Not Contributing Enough

Another common mistake is not contributing enough to retirement accounts. Many people save only what they can spare or just enough to get a company match. However, to build a substantial retirement fund, aim to save at least 15% of your income, including any employer contributions. Review and adjust your contributions regularly to keep pace with your financial goals.

Ignoring Employer Matches

If your employer offers a matching contribution for your retirement plan, not taking full advantage of it is a missed opportunity. An employer match is essentially free money for your retirement, so contribute enough to your 401(k) or similar plan to get the full match. Not doing so is equivalent to throwing money away.

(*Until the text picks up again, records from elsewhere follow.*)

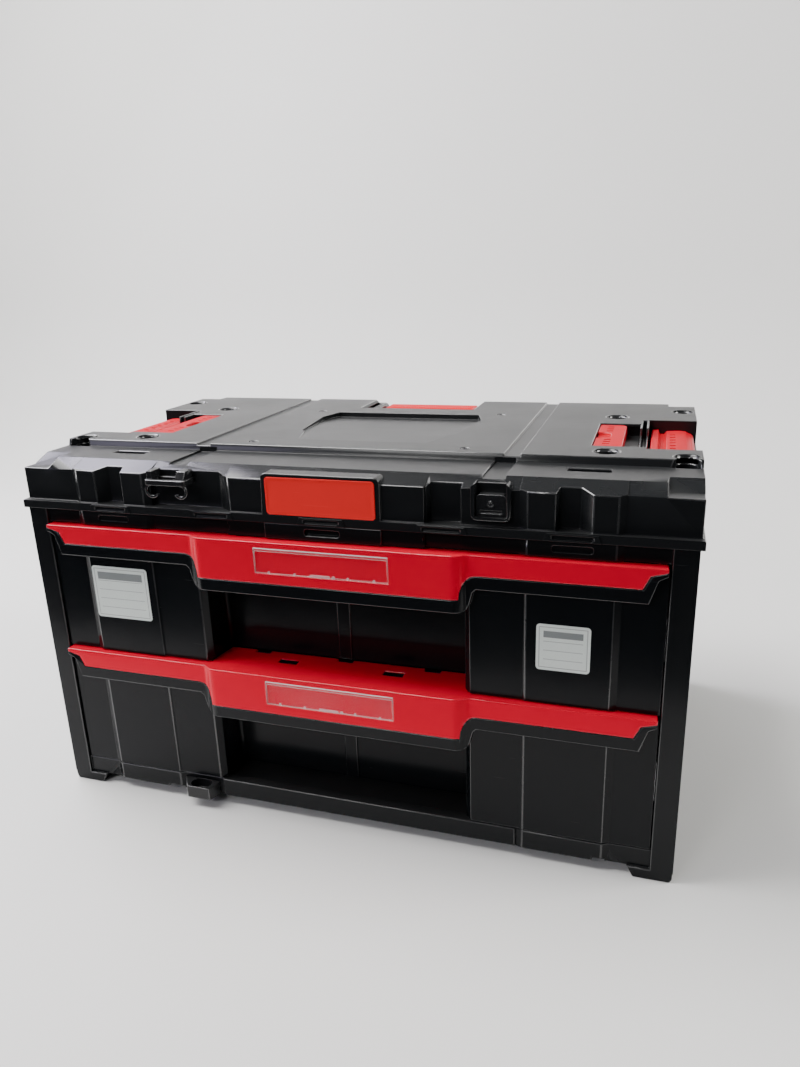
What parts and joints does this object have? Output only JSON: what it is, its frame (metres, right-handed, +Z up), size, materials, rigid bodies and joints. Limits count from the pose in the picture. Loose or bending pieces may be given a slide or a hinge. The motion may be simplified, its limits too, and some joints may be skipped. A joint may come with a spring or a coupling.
{
  "type": "portable tool box with drawers",
  "caption": "Portable stacking tool box with full-width drawers on ball bearing slides, side latches with sliding locks and a folding rear carry handle.",
  "frame": {"origin": "bottom centre of the closed box's bounding box", "axes": "+X to the right seen from the front, -Y out of the front, +Z up"},
  "size_m": [0.576, 0.368, 0.3328],
  "materials": {
    "shell": "fine spark-eroded grain, satin",
    "drawer": "fine grain, satin",
    "red_gloss": "smooth, glossy",
    "red_satin": "smooth, half gloss",
    "clear": "clear polished plastic",
    "paper": "plain white self-adhesive paper",
    "zinc_steel": "zinc plated",
    "dark_screw": "black zinc plated",
    "ball_steel": "polished"
  },
  "bodies": {
    "cabinet": {"cabinet_shell": "shell", "back_panel": "shell", "back_screws": "dark_screw", "top_shell": "shell", "deck_stiffener": "shell", "deck_screws": "dark_screw", "corner_screws": "dark_screw", "name_plate": "red_satin", "bar_loop": "shell", "loop_screws": "dark_screw", "loop_blank": "shell", "bar_socket": "shell", "left_latch_pin": "zinc_steel", "right_latch_pin": "zinc_steel", "handle_pins": "zinc_steel", "upper_left_channel": "zinc_steel", "upper_right_channel": "zinc_steel", "lower_left_channel": "zinc_steel", "lower_right_channel": "zinc_steel", "slide_screws": "zinc_steel"},
    "upper_drawer": {"upper_tub": "drawer", "upper_cap": "red_gloss", "upper_window": "clear", "upper_left_runner": "zinc_steel", "upper_right_runner": "zinc_steel", "left_label": "paper", "right_label": "paper"},
    "lower_drawer": {"lower_tub": "drawer", "lower_cap": "red_gloss", "lower_window": "clear", "lower_left_runner": "zinc_steel", "lower_right_runner": "zinc_steel"},
    "upper_retainers": {"upper_cages": "zinc_steel", "upper_balls": "ball_steel"},
    "lower_retainers": {"lower_cages": "zinc_steel", "lower_balls": "ball_steel"},
    "left_lever": {"left_latch": "red_satin"},
    "right_lever": {"right_latch": "red_satin"},
    "left_slider": {"left_lock": "red_satin"},
    "right_slider": {"right_lock": "red_satin"},
    "handle": {"carry_handle": "red_satin"}
  },
  "joints": [
    {"name": "upper_drawer_slide", "type": "slide", "parent": "cabinet", "child": "upper_drawer", "axis": [0, -1, 0], "range_m": [0, 0.225]},
    {"name": "lower_drawer_slide", "type": "slide", "parent": "cabinet", "child": "lower_drawer", "axis": [0, -1, 0], "range_m": [0, 0.225]},
    {"name": "upper_retainer_roll", "type": "slide", "parent": "cabinet", "child": "upper_retainers", "axis": [0, -1, 0], "range_m": [0, 0.1125]},
    {"name": "lower_retainer_roll", "type": "slide", "parent": "cabinet", "child": "lower_retainers", "axis": [0, -1, 0], "range_m": [0, 0.1125]},
    {"name": "left_lever_hinge", "type": "hinge", "parent": "cabinet", "child": "left_lever", "pos_m": [-0.279, -0.0055, 0.317], "axis": [0, -1, 0], "range_deg": [0, 95]},
    {"name": "right_lever_hinge", "type": "hinge", "parent": "cabinet", "child": "right_lever", "pos_m": [0.279, -0.0055, 0.317], "axis": [0, 1, 0], "range_deg": [0, 95]},
    {"name": "left_slider_travel", "type": "slide", "parent": "cabinet", "child": "left_slider", "axis": [-1, 0, 0], "range_m": [0, 0.0115]},
    {"name": "right_slider_travel", "type": "slide", "parent": "cabinet", "child": "right_slider", "axis": [1, 0, 0], "range_m": [0, 0.0115]},
    {"name": "carry_handle_hinge", "type": "hinge", "parent": "cabinet", "child": "handle", "pos_m": [0, 0.1735, 0.2628], "axis": [-1, 0, 0], "range_deg": [0, 90]}
  ],
  "couplings": [
    {"joint": "upper_retainer_roll", "follows": "upper_drawer_slide", "ratio": 0.5},
    {"joint": "lower_retainer_roll", "follows": "lower_drawer_slide", "ratio": 0.5}
  ]
}
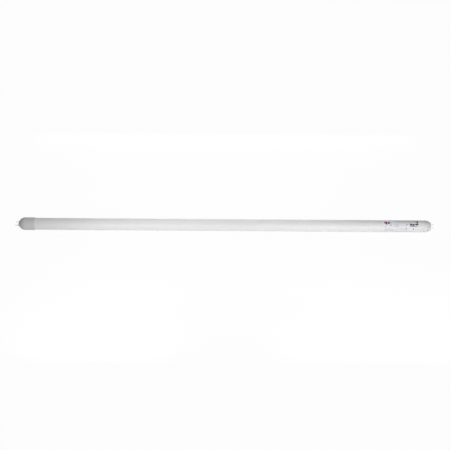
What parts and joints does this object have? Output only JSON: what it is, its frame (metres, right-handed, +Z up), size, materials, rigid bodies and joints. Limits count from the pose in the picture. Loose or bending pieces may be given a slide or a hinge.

Investing Too Conservatively

While it’s important to be cautious with your investments, being too conservative can limit your growth potential. As you approach retirement, it’s natural to shift towards safer investments, but during your accumulation years, a balanced portfolio that includes stocks and bonds can offer better returns. Consult with a financial advisor to create a diversified investment strategy that aligns with your risk tolerance and retirement goals.

Failing to Reassess Your Plan

Retirement planning isn’t a one-time task. Failing to periodically reassess your retirement plan can lead to missed opportunities for growth or adjustments. Regularly review your savings progress, investment performance, and retirement goals. Make necessary changes to your plan to adapt to life changes, market conditions, or shifts in your financial situation.